Furthermore, there is no “conspiracy” exception to the Noerr-Pennington doctrine that applies when government officials conspire with a private party to employ government action as a means of depriving other parties of their federal constitutional or statutory rights. See City of Columbia v. Omni Outdoor Adver. Inc., 499 U.S. 365, 382-83, 111 S.Ct. 1344, 113 L.Ed.2d 382 (1991). In such circumstances, a remedy lies only against the conspiring government officials, not against the private citizens. Therefore, the Patels’ allegation that Shaw conspired with the City to have the City unlawfully delegate its authority to him does not remove Shaw’s petitioning activity from protection under the Noerr-Pennington doctrine.

15

Thus, based on the Patels’ pleadings, it appears beyond a doubt that they can prove no facts demonstrating that Shaw’s activities fall under the sham exception to the Noerr-Pennington doctrine and are therefore not immunized from liability.

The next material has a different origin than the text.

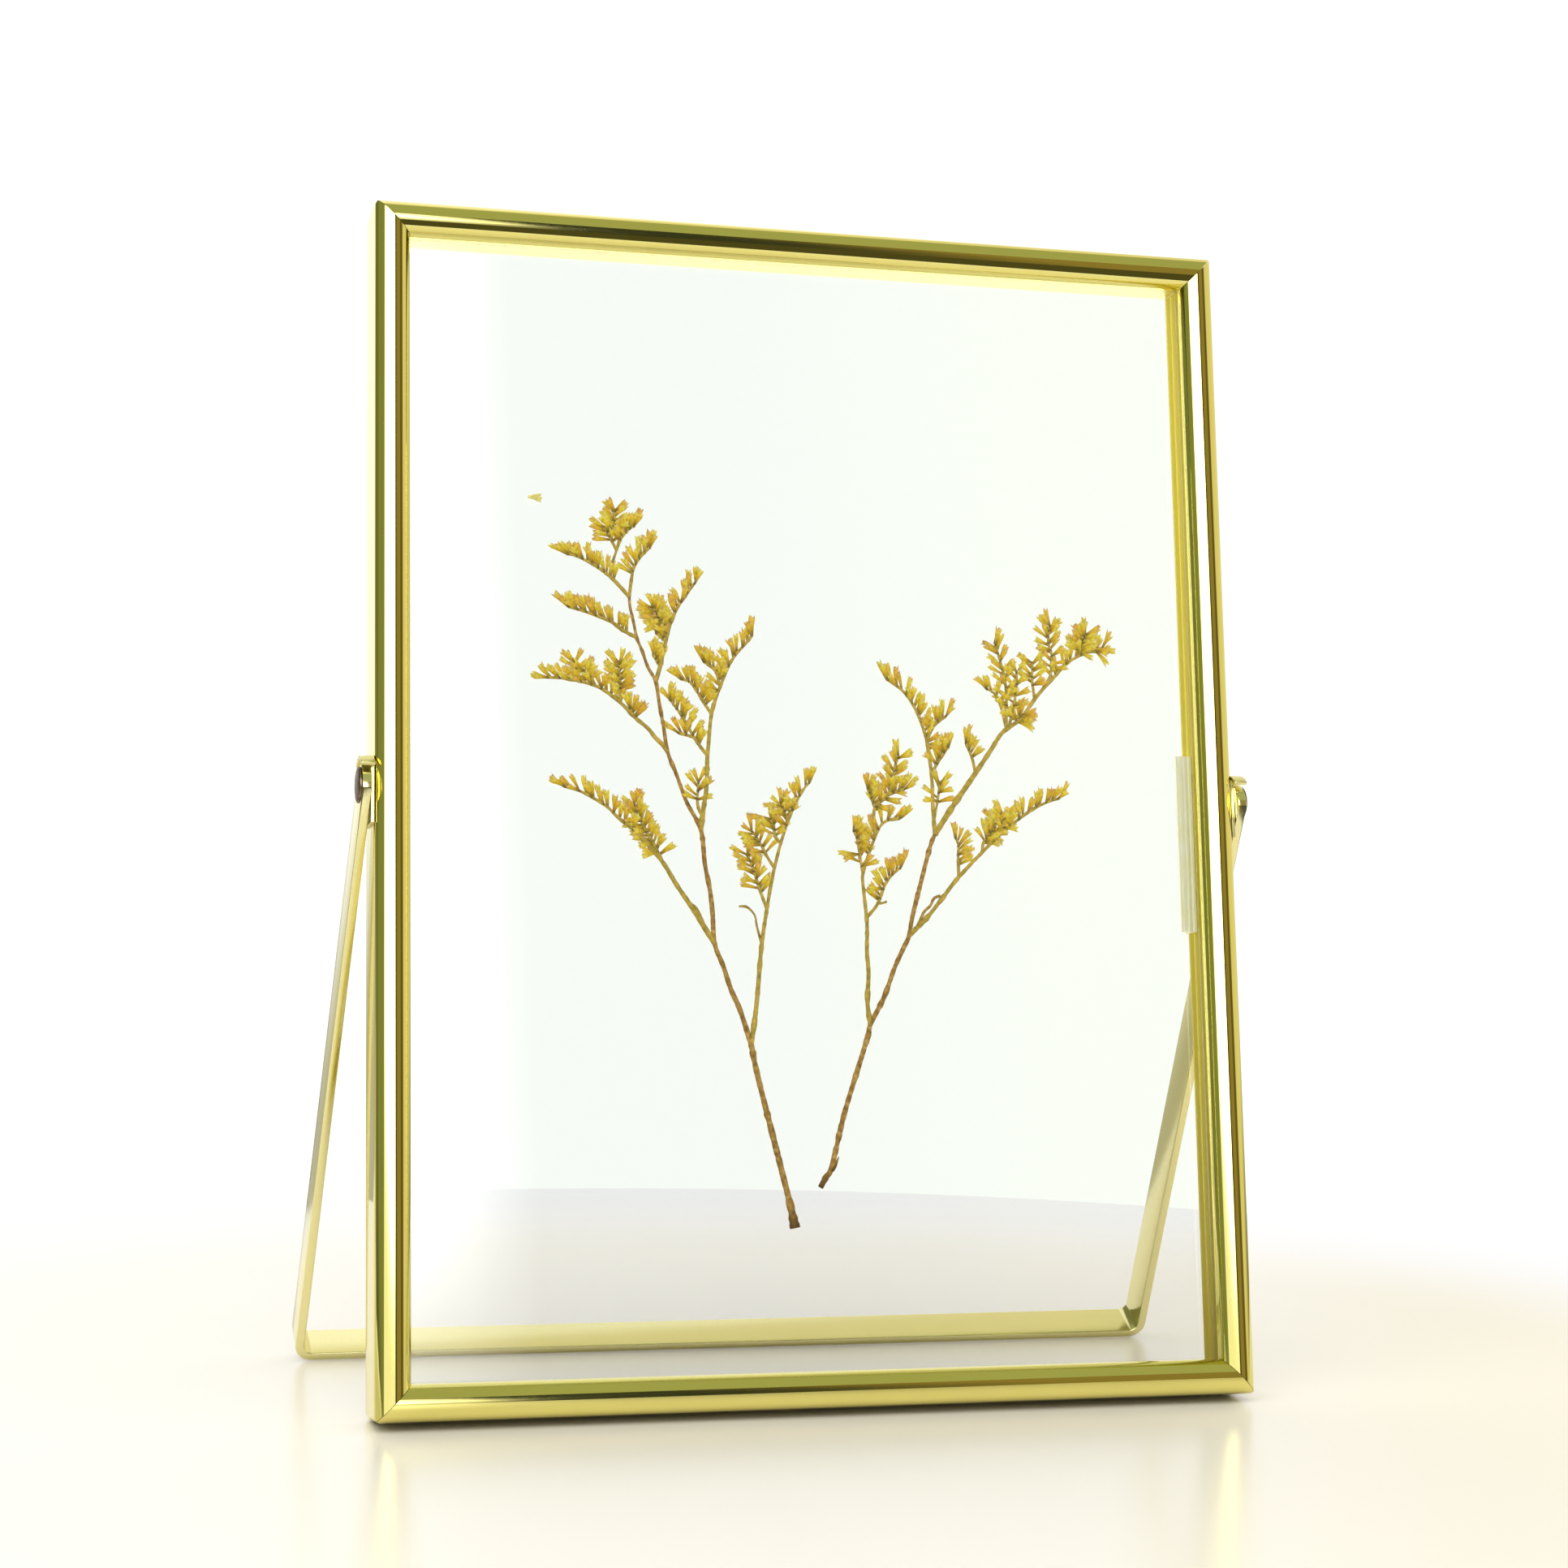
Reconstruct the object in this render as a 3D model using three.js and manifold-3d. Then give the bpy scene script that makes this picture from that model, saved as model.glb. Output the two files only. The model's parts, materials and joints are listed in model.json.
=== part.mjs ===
// A pressed flower frame: two flower sprigs held between two panes of glass in a slim brass
// frame that leans back on a hinged strip stand.
//
// Millimetres. The frame is drawn upright first: X to the right, Y from the front of the frame
// towards its back, Z up from its bottom edge. The whole assembly is then leaned back until the
// rear bottom edge and the stand's bar both touch the ground, and centred over the origin.

import * as THREE from 'three';
import { mergeVertices } from 'three/addons/utils/BufferGeometryUtils.js';
import Module from 'manifold-3d';

const wasm = await Module();
wasm.setup();

// Clear space between pieces that touch or that are cut by one another.
const GAP = 0.3;

// How far a shape that only trims another reaches past it.
const PAST = 1;

// The frame and its members.
const FRAME_WIDTH = 150;
const FRAME_HEIGHT = 200;
const FRAME_DEPTH = 12;
const MEMBER_WIDTH = 6;
const BEAD_RADIUS = MEMBER_WIDTH / 2;
const WALL_THICKNESS = 5.2;
const LIP_BACK = 3.3;
const REAR_EDGE_RADIUS = 0.6;
const CORNER_RADIUS = 1.4;

// The two panes and the sheet of air between them in which the sprigs lie.
const PANE_THICKNESS = 1.6;
const PANE_WIDTH = FRAME_WIDTH - 2 * (WALL_THICKNESS + GAP);
const PANE_HEIGHT = FRAME_HEIGHT - 2 * (WALL_THICKNESS + GAP);
const FRONT_PANE_FACE = LIP_BACK + GAP;
const PRESSED_SPACE = 1.1;
const REAR_PANE_FACE = FRONT_PANE_FACE + PANE_THICKNESS + PRESSED_SPACE;
const REAR_PANE_BACK = REAR_PANE_FACE + PANE_THICKNESS;
const SPRIG_MIDDLE = FRONT_PANE_FACE + PANE_THICKNESS + PRESSED_SPACE / 2;
const SPRIG_THICKNESS = 0.5;

// The retaining clip, an angle strip behind the rear pane at the right.
const CLIP_BOTTOM = 79.3;
const CLIP_LENGTH = 31;
const CLIP_THICKNESS = 0.8;
const CLIP_FLANGE = 2.6;

// The hinges. The pivot lies a little above the middle of the side members.
const PIVOT_HEIGHT = 101.67;
const PIVOT_DEPTH = 3.8;
const BRACKET_THICKNESS = 0.8;
const BRACKET_RADIUS = 4.8;
const BRACKET_FRONT = 1.2;
const BRACKET_BACK = 10.6;
const BRACKET_BOTTOM = 95.4;
const BRACKET_SHOULDER = 1;
const HOLE_RADIUS = 1.6;
const HOLE_DEPTH = 2.4;
const SHANK_RADIUS = 1.3;
const SHANK_DEPTH = 1.8;
const RIVET_HEAD_RADIUS = 3;
const RIVET_HEAD_HEIGHT = 1;

// The rivet's low dome, as shares of the head's height and radius.
const RIVET_DOME = [[0, 1], [0.35, 0.93], [0.75, 0.65], [1, 0.25], [1, 0]];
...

Although the district court should not have applied a heightened pleading standard, even under the pleading standard articulated in Fed.R.Civ.P. 8(a), the Patels have failed to state a claim upon which relief can be granted.

IV

16

The district court’s determination that it may, under 42 U.S.C. ? 1988, award attorneys’ fees to Shaw, the prevailing defendant in a civil rights case, was necessarily based on its erroneous application of the heightened pleading standard, rendering the district court’s determination an abuse of discretion.4 Under the notice pleading standard, the Patels’ claims were not “unreasonable, frivolous, meritless, or vexatious,” Margolis v. Ryan, 140 F.3d 850, 854 (9th Cir.1998) (quoting Christiansburg Garment Co. v. EEOC, 434 U.S. 412, 421, 98 S.Ct. 694, 54 L.Ed.2d 648 (1978)) (internal quotation marks omitted). Therefore, we reverse the district court’s award of attorneys’ fees to Shaw.

V

17

In sum, we affirm the judgment of the district court dismissing the claims against Shaw, but reverse the award of attorney fees.

18

AFFIRMED IN PART; REVERSED IN PART.

Notes:

*

The Honorable James L. Robart, United States District Judge for the Western District of Washington, sitting by designation

1

The notice pleading standard is articulated in Fed.R.Civ.P. 8(a), which provides as follows:

Claims for Relief. A pleading which sets forth a claim for relief, whether an original claim, counterclaim, cross-claim, or third-party claim, shall contain (1) a short and plain statement of the grounds upon which the court’s jurisdiction depends, unless the court already has jurisdiction and the claim needs no new grounds of jurisdiction to support it, (2) a short and plain statement of the claim showing that the pleader is entitled to relief, and (3) a demand for judgment for the relief the pleader seeks. Relief in the alternative or of several different types may be demanded.

2

Fed.R.Civ.P. 9(b) provides: “In all averments of fraud or mistake, the circumstances constituting fraud or mistake shall be stated with particularity. Malice, intent, knowledge, and other condition of mind of a person may be averred generally.”

3

We review a dismissal for failure to state a claim under Fed.R.Civ.P. 12(b)(6) de novoMcGary v. City of Portland, 386 F.3d 1259, 1261 (9th Cir.2004). “Dismissal of the complaint is appropriate only if it appears beyond doubt that the plaintiff[s] can prove no set of facts in support of the claim which would entitle [them] to relief.” Id.

4

We review the district court’s award of attorneys’ fees for an abuse of discretionHorphag Research Ltd. v. Pellegrini, 337 F.3d 1036, 1042 (9th Cir.2003).